Tuesday, October 23, 2012

What Makes it Worth It


Although I am already on my second flight of the day - it seems completely surreal that I am actually moving.  That I am actually following through with something that I have dreamed of for so long. There were so many days, months... Years - long years - where I thought that I would never get to do this. That I would never have the chance to travel again. That I never thought that I would have the chance to reach the nations for Jesus again.  I don't know why he's allowing me to live a life that is so full of adventure.  I don't understand why He's called me to a life that is so different.   Different in that I am constantly out of my comfort zone.  Different In that I am being asked to go to a place that is so outside of my ordinary. So far past the bounds of what I feel capable of.

But somehow I'm here.  I'm sitting on a plane making my way thousands of miles across the world so that He can speak through me and use me, and reach people.  I feel like if I get to Thailand and manage to settle into the culture and people's lives begin to change - there is no bigger testament of Jesus than that.  Even being physically healed seems easier to believe than to think that me moving to Thailand could change anything.  I have nothing substantial to offer.  I haven't been trained to do this.  I havent spent my life preparing emotionally or mentally for walking through the things that I am going to see.  

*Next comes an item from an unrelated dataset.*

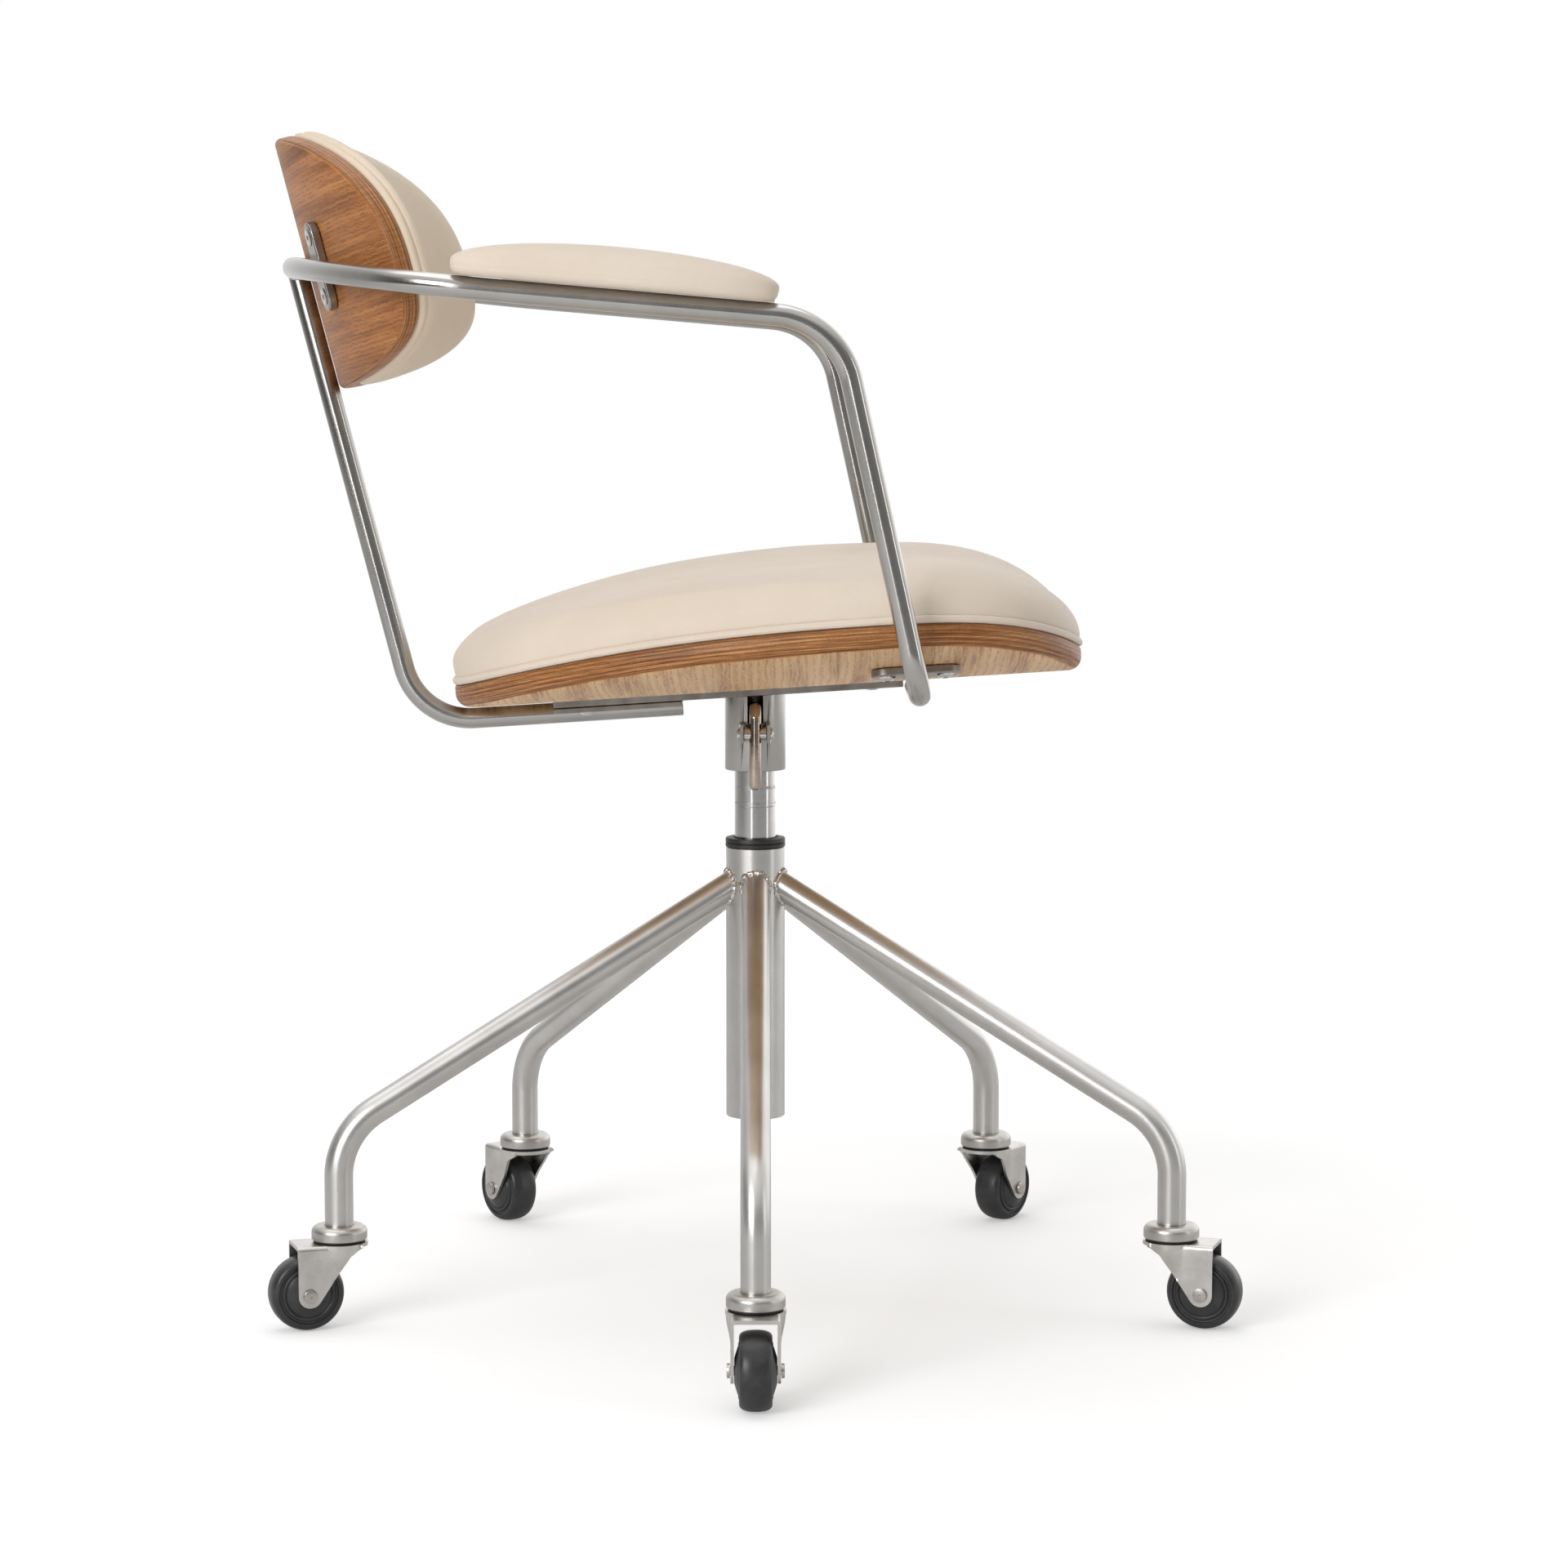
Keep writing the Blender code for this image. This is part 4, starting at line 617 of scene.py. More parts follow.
def skin(name, rings, around, ring_shaped=False):
    """A body from rings of points, with coordinates in metres round it and along it."""
    count = len(rings[0])
    last = len(rings) - 1
    spans = [(low, low + 1) for low in range(last)]
    if ring_shaped:
        spans.append((last, 0))
    places = [around * i / count for i in range(count + 1)]
    faces = []
    corners = []
    along = 0.0
    for low, high in spans:
        ahead = along + (Vector(rings[high][0]) - Vector(rings[low][0])).length
        for i in range(count):
            j = (i + 1) % count
            faces.append((low * count + i, low * count + j, high * count + j, high * count + i))
            left, right = places[i:i + 2]
            corners.append([(left, along), (right, along), (right, ahead), (left, ahead)])
        along = ahead
    if not ring_shaped:
        for ring, height in ((0, 0.0), (last, along)):
            faces.append(tuple(range(ring * count, (ring + 1) * count)))
            corners.append([(place, height) for place in places[:-1]])
    return mesh(name, [point for ring in rings for point in ring], faces, "lie", corners)


def full_turn(count):
    """Even angles round a full turn."""
    return [TURN * i / count for i in range(count)]


def quarter_turn(count):
    """Even angles from nothing to a quarter turn."""
    return [QUARTER * i / count for i in range(count + 1)]


def turned(name, profile, segments=FINE):
    """A profile of (radius, height) points turned about Z. Off the axis, it makes a ring."""
    rings = [[(x, y, z) for x, y in circle(radius, segments)] for radius, z in profile]
    widest = max(radius for radius, z in profile)
    return skin(name, rings, TURN * widest, ring_shaped=profile[0][0] > 2 * AXIS_R)


def softened(profile, radius, steps=2):
    """A profile with each inner corner rounded."""
    made = [profile[0]]
    for before, corner, after in zip(profile, profile[1:], profile[2:]):
        here = Vector(corner)
        back = Vector(before) - here
        ahead = Vector(after) - here
        reach = min(radius, back.length * 0.45, ahead.length * 0.45)
        start = here + back.normalized() * reach
        end = here + ahead.normalized() * reach
        for i in range(steps + 1):
            share = i / steps
            point = start * (1 - share) ** 2 + here * (2 * share * (1 - share)) + end * share ** 2
            made.append(tuple(point))
    made.append(profile[-1])
    return made


def arc(centre, radius, start, end, steps):
    """Points along an arc in a plane, angles in radians."""
    angles = [start + (end - start) * i / steps for i in range(steps + 1)]
    return [(centre[0] + radius * math.cos(a), centre[1] + radius * math.sin(a)) for a in angles]


def circle(radius, steps):
    """Points round a full circle."""
    return arc((0, 0), radius, 0, TURN, steps)[:-1]


def rounded_path(corners, radii):
    """A path through corners, each inner one rounded to its radius."""
    corners = [Vector(corner) for corner in corners]
    made = [corners[0]]
    for before, corner, after, radius in zip(corners, corners[1:], corners[2:], radii):
        back = (before - corner).normalized()
        ahead = (after - corner).normalized()
        half = back.angle(ahead) / 2
        centre = corner + (back + ahead).normalized() * (radius / math.sin(half))
        spoke = corner + back * (radius / math.tan(half)) - centre
        axis = back.cross(ahead).normalized()
        for i in range(BEND_STEPS + 1):
            turn = Matrix.Rotation((2 * half - math.pi) * i / BEND_STEPS, 3, axis)
            made.append(centre + turn @ spoke)
    made.append(corners[-1])
    return made


def path_rings(path, radii, segments, closed=False):
    """Rings square to a path, carried along it without twist."""
    count = len(path)
    ahead = (path[1] - path[0]).normalized()
    side = ahead.orthogonal().normalized()
    rings = []
    for i, point in enumerate(path):
        before = (point - path[i - 1]).normalized() if i or closed else ahead
        after = (path[(i + 1) % count] - point).normalized() if i + 1 < count or closed else before
        along = (before + after).normalized()
        side = (side - along * side.dot(along)).normalized()
        up = along.cross(side)
        rings.append([point + (side * math.cos(angle) + up * math.sin(angle)) * radii[i]
                      for angle in full_turn(segments)])
    return rings


def tube(name, path, radius, end_round=0.0):
    """A round bar along a path, its ends square or rounded over."""
    path = [Vector(point) for point in path]
    radii = [radius] * len(path)
    if end_round:
        first = (path[1] - path[0]).normalized()
        last = (path[-1] - path[-2]).normalized()
        insets = [end_round * (1 - math.cos(turn)) for turn in quarter_turn(EDGE_STEPS)]
        ends = [radius - end_round * (1 - math.sin(turn)) for turn in quarter_turn(EDGE_STEPS)]
        start = [path[0] + first * inset for inset in insets]
        end = [path[-1] - last * inset for inset in insets[::-1]]
        path = start + path[1:-1] + end
        radii = ends + radii[2:] + ends[::-1]
    return skin(name, path_rings(path, radii, TUBE_SEGMENTS), TURN * radius)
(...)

A couple of weeks ago I was talking to a friend of mine and he asked if I was ready to encounter the human suffering that I was going to see daily as I worked in the red light district.

My answer was really simple.  No.  I'm not ready.  I'm never going to be ready to encounter the types of things that I am going to see there.  It's inhumane.  It's heart wrenching.  It's not going to settle well, or be ok.

But even though I'm not ready for it - I do know that God has a plan.  And it's good.  So I am going to listen.  Intently, everyday.  Because I know that He is going to tell me who I need to talk to. If I'm listening to where He wants me to go to, and who He wants me to talk to - I'm going to be prepared for that one person, the next conversation.  For that one situation I'm going to come up against next.  

When I think through what I'm doing in a human capacity it is to scary to fathom.  In the past week I have had to part with a lot of people in my life.  I have had to hug kids whom I have spent the last year and a half laughing with, and tell them it's going to be ok and I'll see them again as they cried. In the last 12 hours I had to stand in front of 3 of my best friends and say goodbye.  As each of us said, "This is good.  This is Gods will," I think all of us reassuring each other, as well as ourselves with the statement. It's making me cry now thinking about it, but not just because I'm sad.  I am sad - but also so grateful.  I am leaving Michigan to embark on the greatest adventure of my life - but I had to leave behind the best thing that I've ever had. It's such a stark contrast of emotion.  So bittersweet.

The only thing that makes it worth it is knowing that I'm being obedient to a God who is so loving, and so powerful, and loves me more perfectly than any human in my life - and He's with me every step of the way.